Entertainment

IT TAKES AN EAST VILLAGE

AS the unofficial leader of what is known as the East Village “slacktivist” movement, John Penley routinely protests: real estate developers, wine bars, wine bars owned by Bruce Willis, landlords, Republicans and the evergreen that is yuppie scum. “Frat boys throwin’ up or takin’ a p – – s on

your building,” he says. “Drunk, blockin’ sidewalks, not lettin’ baby carriages pass . . .” The 56-year-old Penley also enjoys shouting down obnoxious NYU students, inserting himself into neighbors’ landlord disputes and making daily calls to newspapers and networks about area goings-on.

Penley is also, quite possibly, New York City’s cuddliest anarchist: a burly 56-year-old Vietnam-era military man and ex-felon with two gold front teeth, lots of tattoos and a deep affinity for children, animals and the writings of Thomas Wolfe. He was married once, briefly, but doesn’t like to talk about it.

One of his roommates was rock star Cat Power, who moved out and on long ago, but still pays her third of the share on Penley’s $600-a-month apartment on Avenue B, where he has lived the bulk of his 25 years in the city. (His other roommate is a graphic artist.) Penley is something of a local on-call baby sitter, and is quick to dispense loose change or cigarettes to anyone who asks.

“Cigarettes are $8 a pack – that is a lot of money to someone like John,” says his friend Clayton Patterson. “He has a lot of compassion.” (Penley thinks he gets his fight from his grandfather, a Methodist preacher who dragged the young John to three services each Sunday.)

Next week, Penley – with all the menace he can muster – says he will spearhead an “all-out war against the real estate developers.” Plans are vague. This will follow his latest extravaganza – an on-site 20th anniversary celebration of the 1988 riots in Tompkins Square Park, to be held this weekend. He has helped book punk acts such as Leftover Crack (a band he claims the cops are out to get) and has also set up an art party for the neighborhood’s children. “We’re gonna have balloons and cupcakes and art supplies, and we’re gonna hang the kids’ artwork on the metal fences around the park,” he says cheerfully.
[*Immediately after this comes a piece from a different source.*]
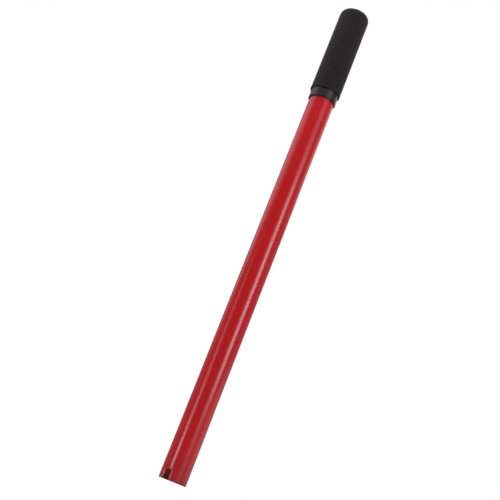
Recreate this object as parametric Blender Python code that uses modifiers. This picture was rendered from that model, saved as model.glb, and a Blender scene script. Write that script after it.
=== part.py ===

Much to his chagrin, Penley’s gentle nature is well-known and irrepressible, no matter how many gold teeth he installs or tattoos he gets. (Even his felony conviction was mild: He spent one year in prison for jumping bail after being arrested at a nonviolent protest; he fled, he says, only because he was deeply unhinged after his sister died in a car crash at the same time.)

Recently, Penley organized a protest outside 47 E. Third St. against millionaire Alistair Economakis, the landlord who is famously trying to evict all renters: “John’s group is very nice,” says David Pultz, a resident of the building who’d never met Penley before. “They had pizza and street musicians. It was like a party.” Pultz was impressed that Penley’s event drew six cops. “At our rallies, we have housing advocacy groups speak, maybe a politician, and we get one policeman,” he says, clearly impressed. “We welcome his support. He’s got his press contacts. He’s trying to get Bruce Willis to issue a statement in support of us.”

For a time, Willis was another archnemesis. Penley was thinking of buying a pig in Chinatown and hauling it up to the Bowery Wine Co., which Willis co-owns, and burning the actor in effigy. “Then I decided I really didn’t want to kill a pig over Bruce Willis,” Penley says. Instead, he staged a regulation rally and had his friend David Peel perform. This immediately won over Bowery Wine Co.’s other owner, Chris Sileo.

“I look over and see David Peel,” recalls Sileo, “and I say, ‘Hey! I saw you perfoming “I Hate You Mark David Chapman” the night after John Lennon was killed, at Kenny’s Castaways!’ It was nice.” Now, Sileo – himself an aging mainstay of the East Village – says that they’re all quite friendly.

Which, in fact, illustrates the most poignant aspect of Penley’s quest: He is fighting a fight long since over and won – and there is no worse fate for a man whose raison d’etre is a good, righteous fight. One of Penley’s oldest friends, compatriot Merll Truesdale, agrees. “We used to call him Loki, after

the Norse god of mischief,” says Truesdale, who, on his visits from South Carolina, remains in awe of how clean the neighborhood is. “John’s got this firebrand radicalism, but he’s always done it with a smile on his face. That’s his philosophy: Keep a smile on your face when you’re giving it to the man.”